I vividly remember one of my first bad hangovers. Being a late bloomer when it comes to alcohol, it was the day after my twentieth birthday. I’d been spending it dancing frantically through the night in a shebeen in some God forsaken shanty town outside of Cape Town, South Africa. Now I was on a beautiful beach surrounded by friends. They’d baked me a cake, which due to my condition I couldn’t quite appreciate.

That cake, and that hangover, seems like the perfect allegory for the broken South African dream. The end of apartheid promised a formidable party celebrating the true birth of a nation, but in reality few people got to enjoy the fruits of freedom.

I turned twenty in 1994, the same year that South Africa held its first universal elections. Nelson Mandela, fresh out of prison, was hailed as a hero. After the long winter of Apartheid everyone could finally breath again, things were looking up.

And yet there were signs that in spite of all the optimism, things hadn’t really changed beneath the surface. I had a whiff of that as I paid a visit to the site of a factory owned by a Swedish industrial giant, which had just entered the South African market.

After a tour of the floor, where all races mixed, it was only as we entered the managerial canteen, peopled exclusively by whites, that I realised how segregated the place really was.

Shocked, I asked how it could be that blacks and whites still had their lunch in separate rooms.

The answer of course, was that even though the overtly racist political system had fallen, its function had been replaced by a covertly racist economic structure, which proved to be every bit as effective at perpetuating the injustices.

Factory workers had their boxed lunches in a crowded dirty old room not because they happened to be black, but because for some unspeakable reason it was impossible for them to raise through the ranks and reach a managerial position.

It is the anger and frustration over this fact that fuels Damon Galgut’s Booker Prize winning novel The Promise, from 2021.

That story starts with the macabre death of an old man who’s locked himself into a glass box together with a black mamba. (The idea being that he’d help the local church collect funds by setting a new world record.)

The funeral causes his children – Anton, Amor and Astrid – to revisit the past. Their mother Rachel had made a last dying wish; that the family’s poor servant Salome would be given the decaying little house she’d always lived in, situated far out in a desolate corner of the vast family properties.
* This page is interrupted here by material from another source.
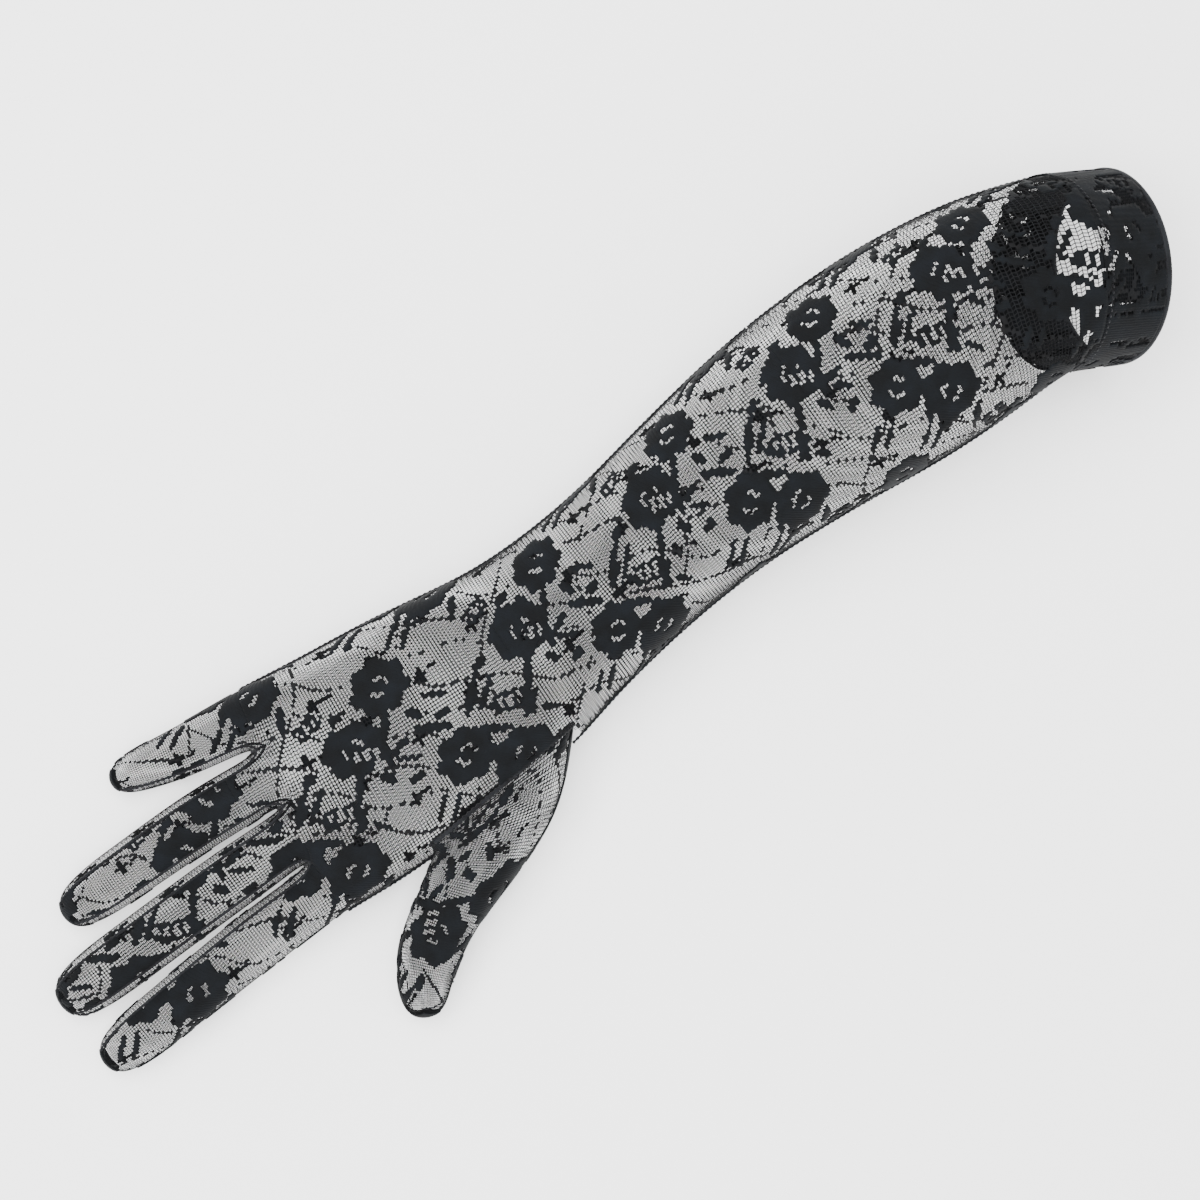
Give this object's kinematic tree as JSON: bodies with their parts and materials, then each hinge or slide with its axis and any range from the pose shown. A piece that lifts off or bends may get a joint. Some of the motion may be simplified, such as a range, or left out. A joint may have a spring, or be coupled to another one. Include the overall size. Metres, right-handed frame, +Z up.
{
  "type": "opera glove",
  "caption": "Elbow-length stretch lace glove for the right hand, in its worn shape, with set-in thumb, fourchettes between the fingers and a doubled hem.",
  "frame": {"origin": "under the middle of the glove's box, on the surface it lies on, palm down", "axes": "+X from the fingertips to the open hem, +Y to the little finger's side, +Z up, out of the back of the hand"},
  "size_m": [0.4057, 0.1267, 0.066],
  "materials": {
    "lace": "black floral lace",
    "hem_lace": "doubled black lace",
    "seam_thread": "matt black thread",
    "elastic": "knitted elastic"
  },
  "bodies": {
    "sleeve": {"hem_elastic": "elastic", "hem_outer_layer": "hem_lace", "hem_rolled_edge": "hem_lace", "hem_stitching": "seam_thread", "hem_turned_layer": "hem_lace", "sleeve_back": "lace", "sleeve_palm": "lace", "sleeve_side_seam": "seam_thread"},
    "hand": {"hand_back": "lace", "hand_palm": "lace", "hand_side_seam": "seam_thread"},
    "thumb": {"thumb_base_back": "lace", "thumb_base_palm": "lace"},
    "thumb_tip": {"thumb_tip_back": "lace", "thumb_tip_palm": "lace"},
    "index": {"index_inner_back": "lace", "index_inner_fourchette_little_side": "lace", "index_inner_palm": "lace"},
    "index_outer": {"index_outer_back": "lace", "index_outer_fourchette_little_side": "lace", "index_outer_palm": "lace"},
    "middle": {"middle_inner_back": "lace", "middle_inner_fourchette_little_side": "lace", "middle_inner_fourchette_thumb_side": "lace", "middle_inner_palm": "lace"},
    "middle_outer": {"middle_outer_back": "lace", "middle_outer_fourchette_little_side": "lace", "middle_outer_fourchette_thumb_side": "lace", "middle_outer_palm": "lace"},
    "ring": {"ring_inner_back": "lace", "ring_inner_fourchette_little_side": "lace", "ring_inner_fourchette_thumb_side": "lace", "ring_inner_palm": "lace"},
    "ring_outer": {"ring_outer_back": "lace", "ring_outer_fourchette_little_side": "lace", "ring_outer_fourchette_thumb_side": "lace", "ring_outer_palm": "lace"},
    "little": {"little_inner_back": "lace", "little_inner_fourchette_thumb_side": "lace", "little_inner_palm": "lace"},
    "little_outer": {"little_outer_back": "lace", "little_outer_fourchette_thumb_side": "lace", "little_outer_palm": "lace"}
  },
  "joints": [
    {"name": "wrist_bend", "type": "hinge", "parent": "sleeve", "child": "hand", "pos_m": [-0.0021, 0.0191, 0.019], "axis": [0, -1, 0], "range_deg": [-50, 50]},
    {"name": "index_knuckle", "type": "hinge", "parent": "hand", "child": "index", "pos_m": [-0.1131, -0.01115, 0.0105], "axis": [0, -1, 0], "range_deg": [-15, 75]},
    {"name": "index_middle_joint", "type": "hinge", "parent": "index", "child": "index_outer", "pos_m": [-0.1411, -0.0131, 0.00875], "axis": [0.0878, -0.9961, 0], "range_deg": [0, 75]},
    {"name": "middle_knuckle", "type": "hinge", "parent": "hand", "child": "middle", "pos_m": [-0.1131, 0.00875, 0.0105], "axis": [0, -1, 0], "range_deg": [-15, 75]},
    {"name": "middle_middle_joint", "type": "hinge", "parent": "middle", "child": "middle_outer", "pos_m": [-0.1441, 0.0065, 0.009], "axis": [0.0669, -0.9978, 0], "range_deg": [0, 75]},
    {"name": "ring_knuckle", "type": "hinge", "parent": "hand", "child": "ring", "pos_m": [-0.1131, 0.02825, 0.0105], "axis": [0, -1, 0], "range_deg": [-15, 75]},
    {"name": "ring_middle_joint", "type": "hinge", "parent": "ring", "child": "ring_outer", "pos_m": [-0.1371, 0.0273, 0.0085], "axis": [0.0398, -0.9992, 0], "range_deg": [0, 75]},
    {"name": "little_knuckle", "type": "hinge", "parent": "hand", "child": "little", "pos_m": [-0.1131, 0.0466, 0.0105], "axis": [0, -1, 0], "range_deg": [-15, 75]},
    {"name": "little_middle_joint", "type": "hinge", "parent": "little", "child": "little_outer", "pos_m": [-0.129, 0.0478, 0.0075], "axis": [-0.1274, -0.9918, 0], "range_deg": [0, 75]},
    {"name": "thumb_root", "type": "hinge", "parent": "hand", "child": "thumb", "pos_m": [-0.0511, -0.01365, 0.013], "axis": [0.9917, 0.1282, 0], "range_deg": [-8, 24]},
    {"name": "thumb_tip_bend", "type": "hinge", "parent": "thumb", "child": "thumb_tip", "pos_m": [-0.0921, -0.0404, 0.0095], "axis": [0.5446, -0.8387, 0], "range_deg": [0, 50]}
  ]
}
Amor had heard her father promise Rachel to make her wish come true, but he never did. Now that both parents are dead she tries to persuade her siblings to make good on their father’s broken promise. They seem to be for it in theory, but keep finding reasons why it’s not practical.

While these events unfold, the story also plays out on a deeper plane. We get to understand how Anton, who was once so talented, is forever corrupted after having shot a black protester while in the military. He tries to drown out the guilt in a sea of liquor, but never manage to rid himself.

Astrid, equally dysfunctional, can’t stop herself from having affairs. She runs through a bulimic routine to ease her consciousness and is also absolved from guilt by confessing, again and again, to her catholic minister, but she always fail to change her behaviour.

Out of the three, Amor is the only one to seriously try putting up a resistance to the system she’s born into. To keep from going insane she eventually decides to renounce everything that has been handed to her just for being white. At the end, she’s given it all away and symbolically stands naked in front of the bathroom mirror. Perhaps she’s free to leave this damned country now, but it will never leave her.

I loved this novel for its style, but also for the signal it sends. In a time when fascism and white supremacy is on the rise, it’s good to be reminded of how deeply corrupting it is, was and always will be, to live life among the privileged in a racist system.